■ Record extracts

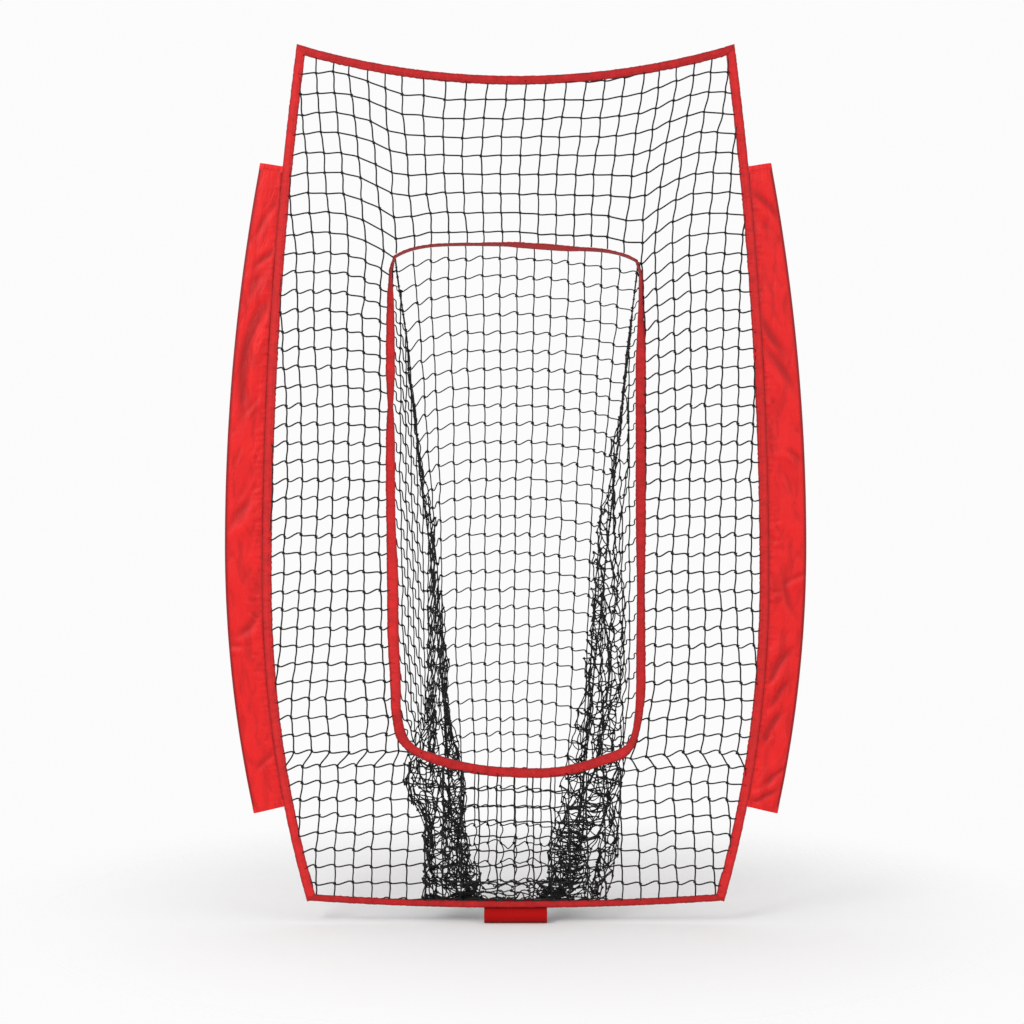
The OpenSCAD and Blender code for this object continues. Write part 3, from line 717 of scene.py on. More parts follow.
--
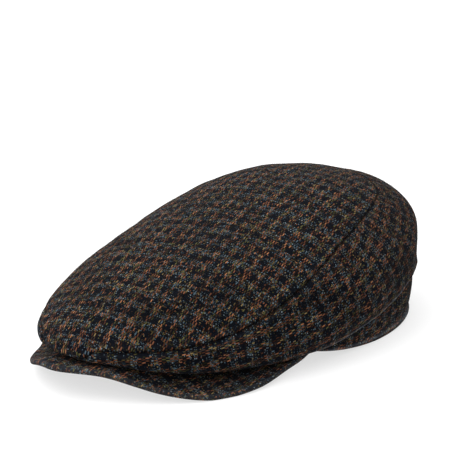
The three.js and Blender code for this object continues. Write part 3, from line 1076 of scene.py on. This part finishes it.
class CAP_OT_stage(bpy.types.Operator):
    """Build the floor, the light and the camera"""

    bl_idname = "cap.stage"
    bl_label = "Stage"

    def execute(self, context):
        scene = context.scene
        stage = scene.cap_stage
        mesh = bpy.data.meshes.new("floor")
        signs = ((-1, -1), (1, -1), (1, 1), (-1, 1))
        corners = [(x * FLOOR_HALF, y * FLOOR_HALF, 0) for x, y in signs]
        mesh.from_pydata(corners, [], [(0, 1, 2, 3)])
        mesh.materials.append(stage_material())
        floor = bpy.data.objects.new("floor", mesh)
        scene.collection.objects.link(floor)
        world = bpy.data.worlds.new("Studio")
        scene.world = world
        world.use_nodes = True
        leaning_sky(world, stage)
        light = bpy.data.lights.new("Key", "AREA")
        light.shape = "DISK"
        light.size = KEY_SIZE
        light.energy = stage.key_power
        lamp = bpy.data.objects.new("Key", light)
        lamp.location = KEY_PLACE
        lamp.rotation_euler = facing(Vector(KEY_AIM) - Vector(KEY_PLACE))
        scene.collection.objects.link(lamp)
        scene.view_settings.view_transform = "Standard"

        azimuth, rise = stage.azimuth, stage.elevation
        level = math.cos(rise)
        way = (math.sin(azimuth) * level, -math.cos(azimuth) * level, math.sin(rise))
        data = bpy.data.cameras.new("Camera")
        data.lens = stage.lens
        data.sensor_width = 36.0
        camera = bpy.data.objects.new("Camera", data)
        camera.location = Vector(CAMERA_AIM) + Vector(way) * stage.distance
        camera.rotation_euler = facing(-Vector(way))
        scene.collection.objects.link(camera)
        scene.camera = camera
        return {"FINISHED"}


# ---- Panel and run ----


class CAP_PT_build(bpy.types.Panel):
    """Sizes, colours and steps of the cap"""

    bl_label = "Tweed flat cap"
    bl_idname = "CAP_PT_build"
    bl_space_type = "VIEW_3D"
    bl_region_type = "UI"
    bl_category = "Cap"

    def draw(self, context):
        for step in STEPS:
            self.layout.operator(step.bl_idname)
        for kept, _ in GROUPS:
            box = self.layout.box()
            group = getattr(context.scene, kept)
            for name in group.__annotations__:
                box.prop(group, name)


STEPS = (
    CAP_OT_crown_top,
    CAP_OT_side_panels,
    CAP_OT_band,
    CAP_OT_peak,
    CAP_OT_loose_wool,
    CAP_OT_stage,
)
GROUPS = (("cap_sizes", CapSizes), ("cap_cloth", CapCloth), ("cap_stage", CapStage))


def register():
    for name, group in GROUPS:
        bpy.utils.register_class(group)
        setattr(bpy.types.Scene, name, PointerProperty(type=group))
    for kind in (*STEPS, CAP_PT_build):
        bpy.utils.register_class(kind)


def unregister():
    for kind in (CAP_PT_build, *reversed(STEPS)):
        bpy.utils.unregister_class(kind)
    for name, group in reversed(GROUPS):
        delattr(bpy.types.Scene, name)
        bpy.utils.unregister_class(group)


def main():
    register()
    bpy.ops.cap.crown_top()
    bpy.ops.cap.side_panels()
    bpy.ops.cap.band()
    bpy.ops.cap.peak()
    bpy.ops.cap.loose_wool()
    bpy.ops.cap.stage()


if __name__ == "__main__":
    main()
---
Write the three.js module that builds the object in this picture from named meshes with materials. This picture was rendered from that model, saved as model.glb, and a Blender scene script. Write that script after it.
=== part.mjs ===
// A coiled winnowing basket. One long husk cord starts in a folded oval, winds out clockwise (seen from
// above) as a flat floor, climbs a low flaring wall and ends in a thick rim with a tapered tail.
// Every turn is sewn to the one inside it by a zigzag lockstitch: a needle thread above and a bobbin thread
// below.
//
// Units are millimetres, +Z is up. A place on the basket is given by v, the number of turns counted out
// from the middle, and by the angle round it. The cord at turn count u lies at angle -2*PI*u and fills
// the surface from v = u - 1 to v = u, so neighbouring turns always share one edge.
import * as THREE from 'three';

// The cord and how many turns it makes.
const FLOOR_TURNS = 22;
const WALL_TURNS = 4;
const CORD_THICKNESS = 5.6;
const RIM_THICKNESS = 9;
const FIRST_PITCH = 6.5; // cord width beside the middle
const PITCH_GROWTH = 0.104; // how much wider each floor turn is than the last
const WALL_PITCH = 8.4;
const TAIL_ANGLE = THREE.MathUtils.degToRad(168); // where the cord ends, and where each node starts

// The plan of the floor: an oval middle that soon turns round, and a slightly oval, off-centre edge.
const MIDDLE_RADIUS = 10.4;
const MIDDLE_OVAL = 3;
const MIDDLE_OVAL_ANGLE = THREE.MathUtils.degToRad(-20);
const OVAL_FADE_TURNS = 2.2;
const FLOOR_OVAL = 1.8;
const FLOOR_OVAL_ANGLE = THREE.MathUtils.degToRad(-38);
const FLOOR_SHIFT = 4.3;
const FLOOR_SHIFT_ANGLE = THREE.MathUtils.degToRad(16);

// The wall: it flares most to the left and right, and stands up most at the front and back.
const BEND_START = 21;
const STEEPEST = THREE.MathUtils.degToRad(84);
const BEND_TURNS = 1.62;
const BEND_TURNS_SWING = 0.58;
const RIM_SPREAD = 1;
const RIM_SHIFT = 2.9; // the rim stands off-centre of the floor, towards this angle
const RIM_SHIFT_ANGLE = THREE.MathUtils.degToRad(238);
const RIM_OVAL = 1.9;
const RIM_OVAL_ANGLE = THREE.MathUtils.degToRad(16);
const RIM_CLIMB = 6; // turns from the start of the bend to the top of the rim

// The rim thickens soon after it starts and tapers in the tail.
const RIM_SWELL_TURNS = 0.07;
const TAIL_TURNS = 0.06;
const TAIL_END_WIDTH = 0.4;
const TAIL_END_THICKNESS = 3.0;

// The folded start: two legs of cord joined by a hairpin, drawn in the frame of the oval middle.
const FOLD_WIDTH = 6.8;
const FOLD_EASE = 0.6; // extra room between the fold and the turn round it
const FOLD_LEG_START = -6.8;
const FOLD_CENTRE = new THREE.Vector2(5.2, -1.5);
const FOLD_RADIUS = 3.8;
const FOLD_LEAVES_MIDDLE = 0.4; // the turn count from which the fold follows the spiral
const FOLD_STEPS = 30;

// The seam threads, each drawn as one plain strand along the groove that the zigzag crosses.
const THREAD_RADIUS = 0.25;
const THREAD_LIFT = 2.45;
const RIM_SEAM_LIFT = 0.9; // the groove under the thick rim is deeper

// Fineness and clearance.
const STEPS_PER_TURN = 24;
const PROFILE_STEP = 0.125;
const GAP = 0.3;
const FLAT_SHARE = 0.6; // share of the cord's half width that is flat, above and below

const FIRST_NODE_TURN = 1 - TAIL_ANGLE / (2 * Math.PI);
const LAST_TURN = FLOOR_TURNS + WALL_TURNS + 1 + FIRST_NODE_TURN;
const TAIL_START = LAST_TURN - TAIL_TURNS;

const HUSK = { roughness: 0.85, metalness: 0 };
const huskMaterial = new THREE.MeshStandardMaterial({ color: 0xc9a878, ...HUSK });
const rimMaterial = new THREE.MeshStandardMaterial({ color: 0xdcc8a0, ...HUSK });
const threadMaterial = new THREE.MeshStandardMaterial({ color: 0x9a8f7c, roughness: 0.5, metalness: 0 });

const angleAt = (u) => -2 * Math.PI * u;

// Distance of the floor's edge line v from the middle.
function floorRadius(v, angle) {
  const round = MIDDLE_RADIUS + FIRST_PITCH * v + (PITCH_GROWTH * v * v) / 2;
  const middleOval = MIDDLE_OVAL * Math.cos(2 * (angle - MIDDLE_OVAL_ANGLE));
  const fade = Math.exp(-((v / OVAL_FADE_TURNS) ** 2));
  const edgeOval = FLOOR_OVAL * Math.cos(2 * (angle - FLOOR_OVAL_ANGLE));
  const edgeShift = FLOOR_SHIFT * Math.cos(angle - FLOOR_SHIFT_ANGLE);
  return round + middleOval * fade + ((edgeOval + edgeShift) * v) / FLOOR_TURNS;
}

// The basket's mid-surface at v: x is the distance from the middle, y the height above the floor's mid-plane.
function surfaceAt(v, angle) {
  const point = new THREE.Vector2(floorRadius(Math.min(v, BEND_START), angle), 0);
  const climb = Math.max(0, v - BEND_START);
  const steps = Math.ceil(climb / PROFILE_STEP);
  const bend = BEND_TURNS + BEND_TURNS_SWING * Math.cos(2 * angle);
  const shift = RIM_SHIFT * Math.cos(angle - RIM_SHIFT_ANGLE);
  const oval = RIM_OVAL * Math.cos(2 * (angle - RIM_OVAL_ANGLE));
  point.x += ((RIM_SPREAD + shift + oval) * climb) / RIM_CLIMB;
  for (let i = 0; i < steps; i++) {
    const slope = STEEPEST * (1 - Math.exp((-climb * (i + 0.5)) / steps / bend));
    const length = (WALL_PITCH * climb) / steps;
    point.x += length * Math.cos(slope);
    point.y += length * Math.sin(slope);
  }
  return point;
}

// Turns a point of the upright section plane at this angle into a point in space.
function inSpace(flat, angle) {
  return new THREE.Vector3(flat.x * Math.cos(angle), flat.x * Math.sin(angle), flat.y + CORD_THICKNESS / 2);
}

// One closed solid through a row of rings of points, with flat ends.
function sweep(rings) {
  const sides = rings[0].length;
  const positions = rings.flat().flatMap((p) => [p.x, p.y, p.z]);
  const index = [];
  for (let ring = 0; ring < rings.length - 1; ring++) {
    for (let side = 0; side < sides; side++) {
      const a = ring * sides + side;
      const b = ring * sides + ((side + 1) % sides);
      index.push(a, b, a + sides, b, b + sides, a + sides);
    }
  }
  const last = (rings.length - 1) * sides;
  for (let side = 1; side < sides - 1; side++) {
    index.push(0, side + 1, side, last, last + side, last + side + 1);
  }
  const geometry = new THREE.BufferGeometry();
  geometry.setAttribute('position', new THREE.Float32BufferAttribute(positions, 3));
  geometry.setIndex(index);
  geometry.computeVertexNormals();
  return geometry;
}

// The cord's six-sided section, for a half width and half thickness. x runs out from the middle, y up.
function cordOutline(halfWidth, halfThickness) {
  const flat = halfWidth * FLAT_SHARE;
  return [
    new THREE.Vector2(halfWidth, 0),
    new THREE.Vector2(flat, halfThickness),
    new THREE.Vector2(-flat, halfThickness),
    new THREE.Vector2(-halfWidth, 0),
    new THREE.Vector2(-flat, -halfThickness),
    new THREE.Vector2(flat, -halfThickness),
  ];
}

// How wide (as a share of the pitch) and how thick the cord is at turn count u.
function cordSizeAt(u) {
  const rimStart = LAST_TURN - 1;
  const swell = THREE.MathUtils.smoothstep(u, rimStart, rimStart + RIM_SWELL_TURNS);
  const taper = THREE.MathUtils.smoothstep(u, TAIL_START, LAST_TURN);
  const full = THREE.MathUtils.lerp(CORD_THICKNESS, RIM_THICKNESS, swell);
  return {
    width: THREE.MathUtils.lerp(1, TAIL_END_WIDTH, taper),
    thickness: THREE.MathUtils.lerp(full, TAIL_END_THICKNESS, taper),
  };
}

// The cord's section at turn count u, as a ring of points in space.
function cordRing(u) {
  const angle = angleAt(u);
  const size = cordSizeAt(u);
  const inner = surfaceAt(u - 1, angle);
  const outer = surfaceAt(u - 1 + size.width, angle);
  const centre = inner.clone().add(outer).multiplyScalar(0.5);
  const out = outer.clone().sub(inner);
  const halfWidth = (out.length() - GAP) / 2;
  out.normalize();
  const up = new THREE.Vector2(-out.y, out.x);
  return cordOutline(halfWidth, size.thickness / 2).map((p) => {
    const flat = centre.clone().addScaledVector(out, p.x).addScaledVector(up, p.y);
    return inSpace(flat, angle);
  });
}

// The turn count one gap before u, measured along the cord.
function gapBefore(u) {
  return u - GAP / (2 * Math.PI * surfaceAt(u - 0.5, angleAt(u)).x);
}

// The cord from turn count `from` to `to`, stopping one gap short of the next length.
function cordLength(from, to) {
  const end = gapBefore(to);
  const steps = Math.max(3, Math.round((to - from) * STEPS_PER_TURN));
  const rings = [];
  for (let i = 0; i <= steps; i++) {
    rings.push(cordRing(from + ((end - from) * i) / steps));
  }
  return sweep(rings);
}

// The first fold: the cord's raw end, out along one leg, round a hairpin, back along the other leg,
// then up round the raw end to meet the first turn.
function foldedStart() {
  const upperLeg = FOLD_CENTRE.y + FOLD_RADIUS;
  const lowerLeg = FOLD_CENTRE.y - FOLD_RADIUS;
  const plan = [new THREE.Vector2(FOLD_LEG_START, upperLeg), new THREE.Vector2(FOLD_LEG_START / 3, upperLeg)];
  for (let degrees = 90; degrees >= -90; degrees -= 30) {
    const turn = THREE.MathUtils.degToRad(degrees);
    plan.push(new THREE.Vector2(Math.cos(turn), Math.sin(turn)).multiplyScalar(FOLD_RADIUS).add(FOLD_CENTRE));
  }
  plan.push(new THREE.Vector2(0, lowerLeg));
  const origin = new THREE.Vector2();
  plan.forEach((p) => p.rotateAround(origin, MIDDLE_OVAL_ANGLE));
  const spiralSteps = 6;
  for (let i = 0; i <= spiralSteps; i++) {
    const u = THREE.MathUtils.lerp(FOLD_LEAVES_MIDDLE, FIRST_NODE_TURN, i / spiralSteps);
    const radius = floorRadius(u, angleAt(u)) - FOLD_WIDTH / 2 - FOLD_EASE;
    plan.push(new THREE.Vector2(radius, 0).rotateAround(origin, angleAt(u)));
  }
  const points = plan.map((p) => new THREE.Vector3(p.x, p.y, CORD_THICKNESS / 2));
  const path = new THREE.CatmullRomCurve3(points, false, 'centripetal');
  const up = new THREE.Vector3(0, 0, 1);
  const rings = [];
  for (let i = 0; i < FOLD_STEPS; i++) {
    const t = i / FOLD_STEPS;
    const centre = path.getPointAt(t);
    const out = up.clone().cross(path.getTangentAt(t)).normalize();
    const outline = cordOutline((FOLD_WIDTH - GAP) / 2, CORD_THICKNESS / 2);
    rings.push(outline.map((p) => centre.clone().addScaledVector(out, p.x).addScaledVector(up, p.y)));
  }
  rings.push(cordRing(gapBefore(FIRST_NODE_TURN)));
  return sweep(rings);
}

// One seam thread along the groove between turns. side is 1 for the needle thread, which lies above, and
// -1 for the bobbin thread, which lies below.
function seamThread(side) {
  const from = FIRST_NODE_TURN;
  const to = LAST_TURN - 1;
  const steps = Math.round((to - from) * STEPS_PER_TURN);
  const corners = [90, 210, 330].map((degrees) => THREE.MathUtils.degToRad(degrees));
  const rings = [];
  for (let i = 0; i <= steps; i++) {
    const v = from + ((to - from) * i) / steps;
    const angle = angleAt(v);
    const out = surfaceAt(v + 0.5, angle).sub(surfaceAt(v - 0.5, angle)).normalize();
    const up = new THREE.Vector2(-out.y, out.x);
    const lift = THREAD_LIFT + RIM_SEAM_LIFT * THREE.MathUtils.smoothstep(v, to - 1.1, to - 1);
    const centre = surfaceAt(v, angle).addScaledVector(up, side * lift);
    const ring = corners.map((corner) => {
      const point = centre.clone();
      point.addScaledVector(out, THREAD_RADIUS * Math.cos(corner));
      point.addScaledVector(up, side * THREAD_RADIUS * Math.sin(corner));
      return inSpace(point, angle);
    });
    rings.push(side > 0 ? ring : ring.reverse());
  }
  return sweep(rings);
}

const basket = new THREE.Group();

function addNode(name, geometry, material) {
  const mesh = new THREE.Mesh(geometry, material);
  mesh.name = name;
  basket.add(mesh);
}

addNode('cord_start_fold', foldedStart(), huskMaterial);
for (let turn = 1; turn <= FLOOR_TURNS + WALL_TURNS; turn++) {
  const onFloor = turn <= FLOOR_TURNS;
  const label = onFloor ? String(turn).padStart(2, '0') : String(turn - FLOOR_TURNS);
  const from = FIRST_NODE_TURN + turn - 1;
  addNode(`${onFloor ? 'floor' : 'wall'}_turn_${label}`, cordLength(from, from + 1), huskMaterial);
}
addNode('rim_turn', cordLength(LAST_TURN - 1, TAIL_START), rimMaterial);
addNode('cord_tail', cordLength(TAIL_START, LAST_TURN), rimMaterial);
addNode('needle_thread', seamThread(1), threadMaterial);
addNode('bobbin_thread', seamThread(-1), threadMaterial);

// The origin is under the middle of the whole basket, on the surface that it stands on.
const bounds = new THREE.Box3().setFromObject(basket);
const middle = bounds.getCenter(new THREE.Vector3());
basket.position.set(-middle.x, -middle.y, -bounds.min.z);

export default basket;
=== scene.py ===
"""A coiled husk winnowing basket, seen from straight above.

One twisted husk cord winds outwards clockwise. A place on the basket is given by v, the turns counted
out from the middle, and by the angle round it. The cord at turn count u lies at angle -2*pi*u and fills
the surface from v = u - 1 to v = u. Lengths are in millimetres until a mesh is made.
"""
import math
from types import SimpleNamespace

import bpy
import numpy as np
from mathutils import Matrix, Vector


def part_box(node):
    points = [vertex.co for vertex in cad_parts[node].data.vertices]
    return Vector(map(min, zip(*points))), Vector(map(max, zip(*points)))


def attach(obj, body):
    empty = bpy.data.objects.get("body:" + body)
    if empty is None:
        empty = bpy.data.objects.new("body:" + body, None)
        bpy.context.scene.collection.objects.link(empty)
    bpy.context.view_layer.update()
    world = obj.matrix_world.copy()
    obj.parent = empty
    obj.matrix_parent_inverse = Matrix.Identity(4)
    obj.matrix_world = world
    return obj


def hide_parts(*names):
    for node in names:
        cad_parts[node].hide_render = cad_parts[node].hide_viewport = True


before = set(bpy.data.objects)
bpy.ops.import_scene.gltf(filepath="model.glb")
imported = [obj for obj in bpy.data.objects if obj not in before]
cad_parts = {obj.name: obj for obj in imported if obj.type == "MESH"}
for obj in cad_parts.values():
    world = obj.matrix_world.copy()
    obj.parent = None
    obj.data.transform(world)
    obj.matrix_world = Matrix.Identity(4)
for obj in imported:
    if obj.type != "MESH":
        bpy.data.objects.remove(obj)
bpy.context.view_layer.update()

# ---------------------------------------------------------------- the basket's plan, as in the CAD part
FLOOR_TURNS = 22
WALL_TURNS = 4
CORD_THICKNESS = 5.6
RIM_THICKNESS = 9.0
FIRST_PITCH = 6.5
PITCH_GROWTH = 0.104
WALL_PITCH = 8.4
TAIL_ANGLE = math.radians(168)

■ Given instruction
Using the data above, say how many lines include "code". No other reply is needed.

■ Solved problem
2